#### DATA SHOWN ####

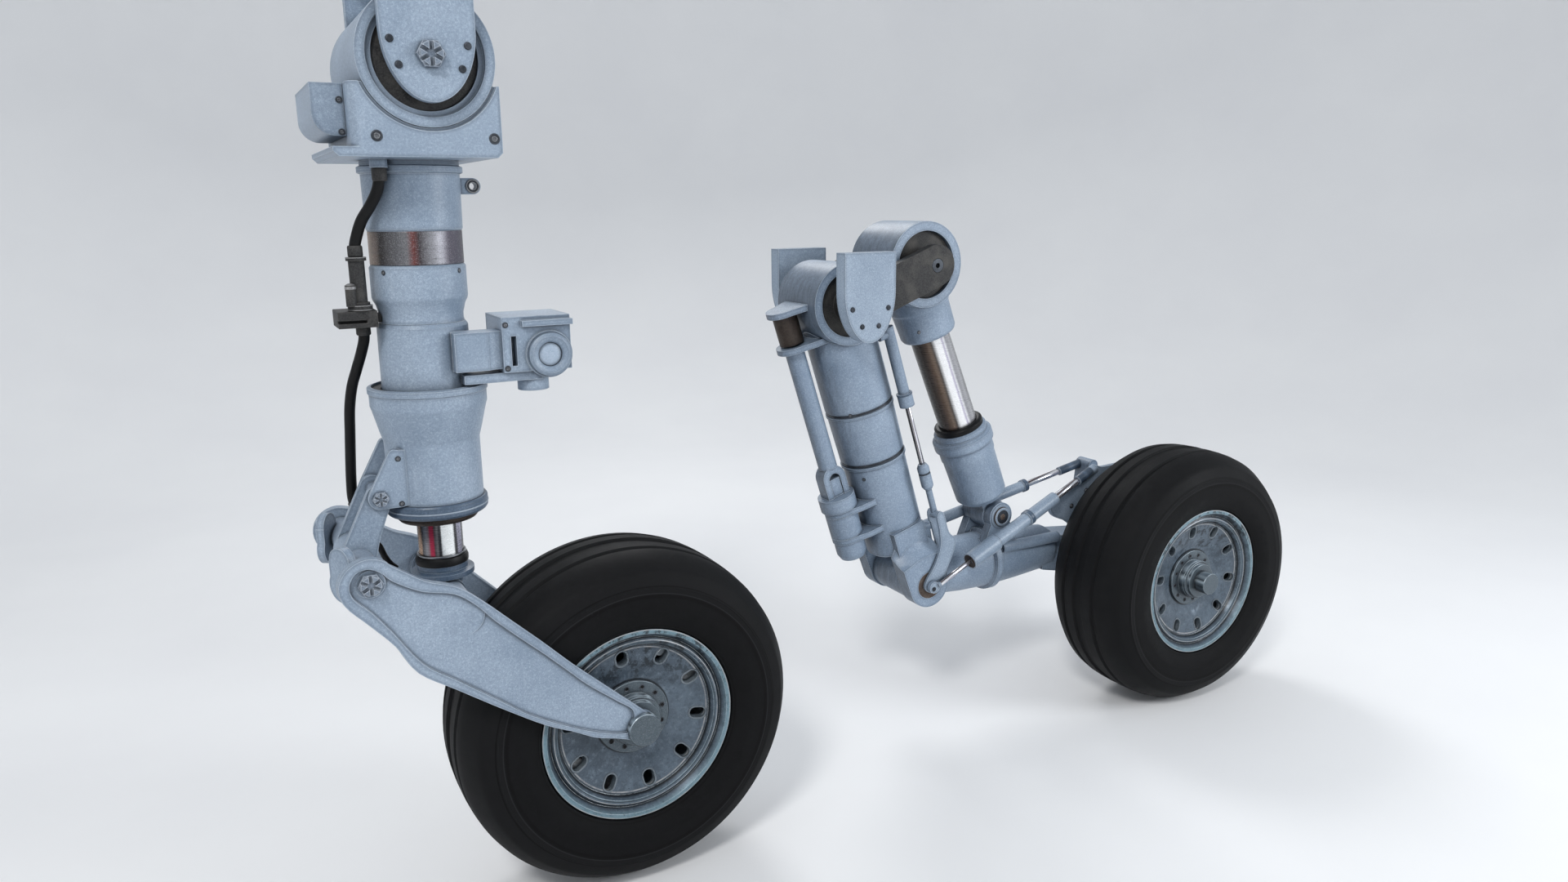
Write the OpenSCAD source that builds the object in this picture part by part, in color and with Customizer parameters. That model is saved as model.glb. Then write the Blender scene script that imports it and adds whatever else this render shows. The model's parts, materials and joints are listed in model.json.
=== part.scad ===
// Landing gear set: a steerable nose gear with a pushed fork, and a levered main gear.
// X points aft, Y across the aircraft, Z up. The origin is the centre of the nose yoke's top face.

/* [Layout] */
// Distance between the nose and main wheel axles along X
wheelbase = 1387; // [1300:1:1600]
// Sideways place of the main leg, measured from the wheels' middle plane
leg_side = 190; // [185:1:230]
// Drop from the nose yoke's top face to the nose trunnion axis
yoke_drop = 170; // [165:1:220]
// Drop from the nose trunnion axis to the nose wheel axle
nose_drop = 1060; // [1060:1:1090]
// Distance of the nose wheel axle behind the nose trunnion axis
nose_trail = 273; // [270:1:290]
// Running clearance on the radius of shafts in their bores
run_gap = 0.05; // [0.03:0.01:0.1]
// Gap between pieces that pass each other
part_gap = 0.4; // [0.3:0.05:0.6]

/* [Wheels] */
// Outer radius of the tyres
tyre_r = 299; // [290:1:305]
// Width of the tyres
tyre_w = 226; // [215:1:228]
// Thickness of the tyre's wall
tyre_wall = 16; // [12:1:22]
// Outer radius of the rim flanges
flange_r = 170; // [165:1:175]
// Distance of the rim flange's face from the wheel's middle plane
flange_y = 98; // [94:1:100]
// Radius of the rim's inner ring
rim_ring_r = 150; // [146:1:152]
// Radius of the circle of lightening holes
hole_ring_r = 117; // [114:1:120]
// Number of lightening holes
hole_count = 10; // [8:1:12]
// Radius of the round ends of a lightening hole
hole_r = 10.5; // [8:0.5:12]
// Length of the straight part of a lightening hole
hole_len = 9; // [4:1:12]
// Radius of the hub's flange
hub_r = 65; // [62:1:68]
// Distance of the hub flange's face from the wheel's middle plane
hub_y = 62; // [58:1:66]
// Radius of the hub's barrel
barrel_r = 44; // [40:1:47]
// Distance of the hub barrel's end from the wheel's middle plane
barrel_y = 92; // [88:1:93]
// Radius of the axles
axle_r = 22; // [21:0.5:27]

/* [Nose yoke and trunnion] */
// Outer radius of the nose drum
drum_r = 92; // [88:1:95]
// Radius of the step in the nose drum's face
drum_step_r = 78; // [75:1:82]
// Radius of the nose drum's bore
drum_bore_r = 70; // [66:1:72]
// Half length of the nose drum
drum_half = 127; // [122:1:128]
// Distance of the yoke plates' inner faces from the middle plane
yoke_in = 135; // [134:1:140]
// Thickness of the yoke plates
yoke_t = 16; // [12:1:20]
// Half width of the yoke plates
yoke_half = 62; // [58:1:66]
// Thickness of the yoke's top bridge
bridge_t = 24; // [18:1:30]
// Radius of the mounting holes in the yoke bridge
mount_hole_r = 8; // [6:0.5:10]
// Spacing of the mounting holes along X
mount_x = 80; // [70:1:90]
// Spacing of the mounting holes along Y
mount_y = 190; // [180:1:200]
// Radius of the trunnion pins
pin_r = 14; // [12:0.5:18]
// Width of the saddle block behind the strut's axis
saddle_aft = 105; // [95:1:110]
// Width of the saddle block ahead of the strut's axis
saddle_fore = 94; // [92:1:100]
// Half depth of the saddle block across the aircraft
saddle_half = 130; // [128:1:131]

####

Take the listing above and write it out again exactly.

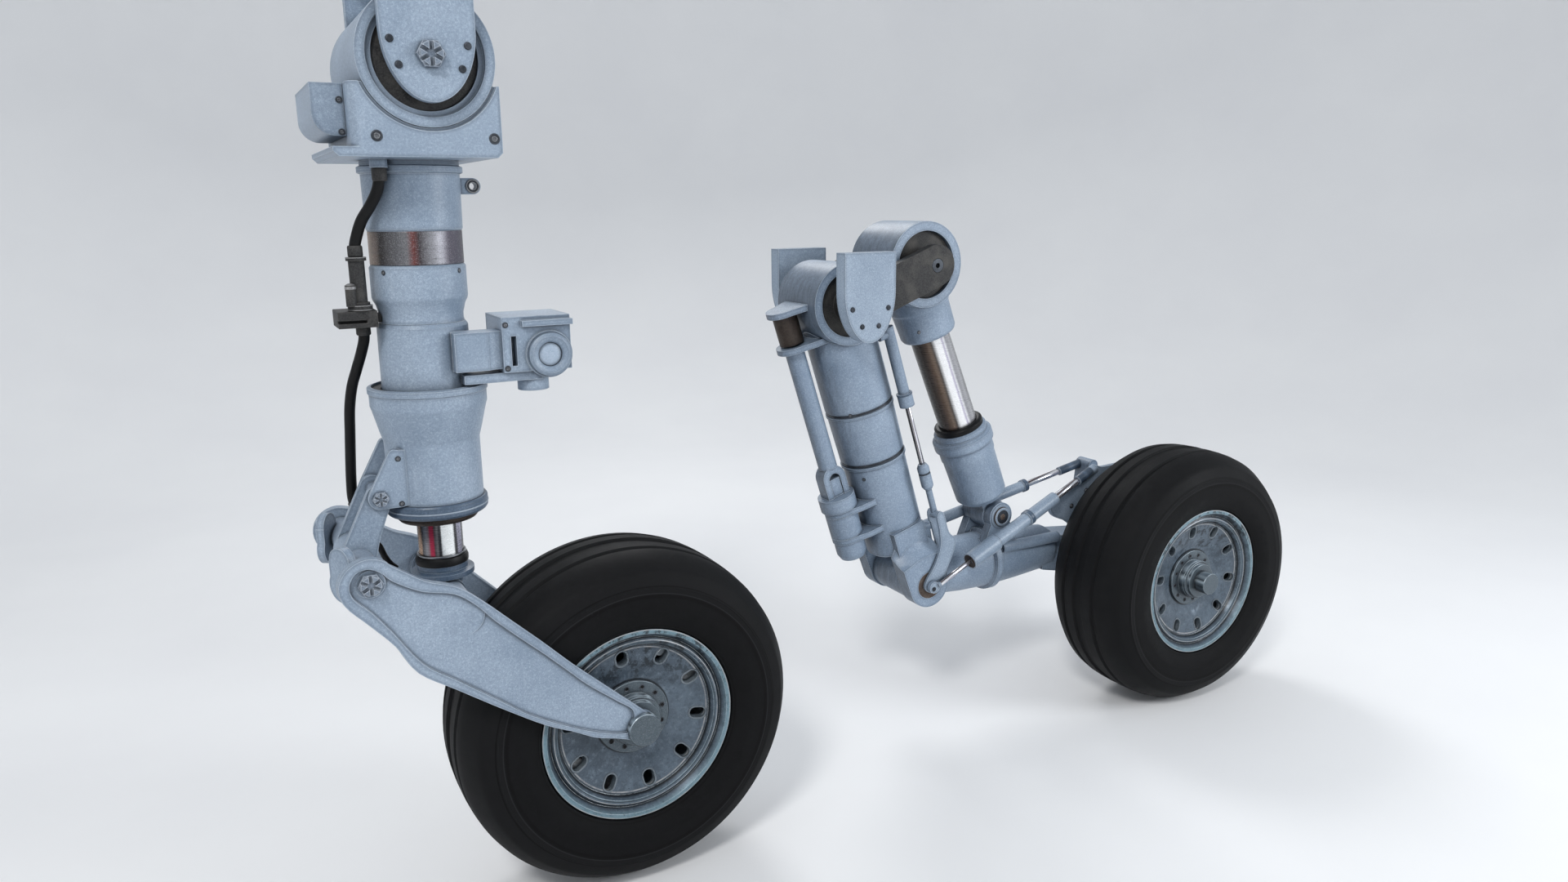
Write the OpenSCAD source that builds the object in this picture part by part, in color and with Customizer parameters. That model is saved as model.glb. Then write the Blender scene script that imports it and adds whatever else this render shows. The model's parts, materials and joints are listed in model.json.
=== part.scad ===
// Landing gear set: a steerable nose gear with a pushed fork, and a levered main gear.
// X points aft, Y across the aircraft, Z up. The origin is the centre of the nose yoke's top face.

/* [Layout] */
// Distance between the nose and main wheel axles along X
wheelbase = 1387; // [1300:1:1600]
// Sideways place of the main leg, measured from the wheels' middle plane
leg_side = 190; // [185:1:230]
// Drop from the nose yoke's top face to the nose trunnion axis
yoke_drop = 170; // [165:1:220]
// Drop from the nose trunnion axis to the nose wheel axle
nose_drop = 1060; // [1060:1:1090]
// Distance of the nose wheel axle behind the nose trunnion axis
nose_trail = 273; // [270:1:290]
// Running clearance on the radius of shafts in their bores
run_gap = 0.05; // [0.03:0.01:0.1]
// Gap between pieces that pass each other
part_gap = 0.4; // [0.3:0.05:0.6]

/* [Wheels] */
// Outer radius of the tyres
tyre_r = 299; // [290:1:305]
// Width of the tyres
tyre_w = 226; // [215:1:228]
// Thickness of the tyre's wall
tyre_wall = 16; // [12:1:22]
// Outer radius of the rim flanges
flange_r = 170; // [165:1:175]
// Distance of the rim flange's face from the wheel's middle plane
flange_y = 98; // [94:1:100]
// Radius of the rim's inner ring
rim_ring_r = 150; // [146:1:152]
// Radius of the circle of lightening holes
hole_ring_r = 117; // [114:1:120]
// Number of lightening holes
hole_count = 10; // [8:1:12]
// Radius of the round ends of a lightening hole
hole_r = 10.5; // [8:0.5:12]
// Length of the straight part of a lightening hole
hole_len = 9; // [4:1:12]
// Radius of the hub's flange
hub_r = 65; // [62:1:68]
// Distance of the hub flange's face from the wheel's middle plane
hub_y = 62; // [58:1:66]
// Radius of the hub's barrel
barrel_r = 44; // [40:1:47]
// Distance of the hub barrel's end from the wheel's middle plane
barrel_y = 92; // [88:1:93]
// Radius of the axles
axle_r = 22; // [21:0.5:27]

/* [Nose yoke and trunnion] */
// Outer radius of the nose drum
drum_r = 92; // [88:1:95]
// Radius of the step in the nose drum's face
drum_step_r = 78; // [75:1:82]
// Radius of the nose drum's bore
drum_bore_r = 70; // [66:1:72]
// Half length of the nose drum
drum_half = 127; // [122:1:128]
// Distance of the yoke plates' inner faces from the middle plane
yoke_in = 135; // [134:1:140]
// Thickness of the yoke plates
yoke_t = 16; // [12:1:20]
// Half width of the yoke plates
yoke_half = 62; // [58:1:66]
// Thickness of the yoke's top bridge
bridge_t = 24; // [18:1:30]
// Radius of the mounting holes in the yoke bridge
mount_hole_r = 8; // [6:0.5:10]
// Spacing of the mounting holes along X
mount_x = 80; // [70:1:90]
// Spacing of the mounting holes along Y
mount_y = 190; // [180:1:200]
// Radius of the trunnion pins
pin_r = 14; // [12:0.5:18]
// Width of the saddle block behind the strut's axis
saddle_aft = 105; // [95:1:110]
// Width of the saddle block ahead of the strut's axis
saddle_fore = 94; // [92:1:100]
// Half depth of the saddle block across the aircraft
saddle_half = 130; // [128:1:131]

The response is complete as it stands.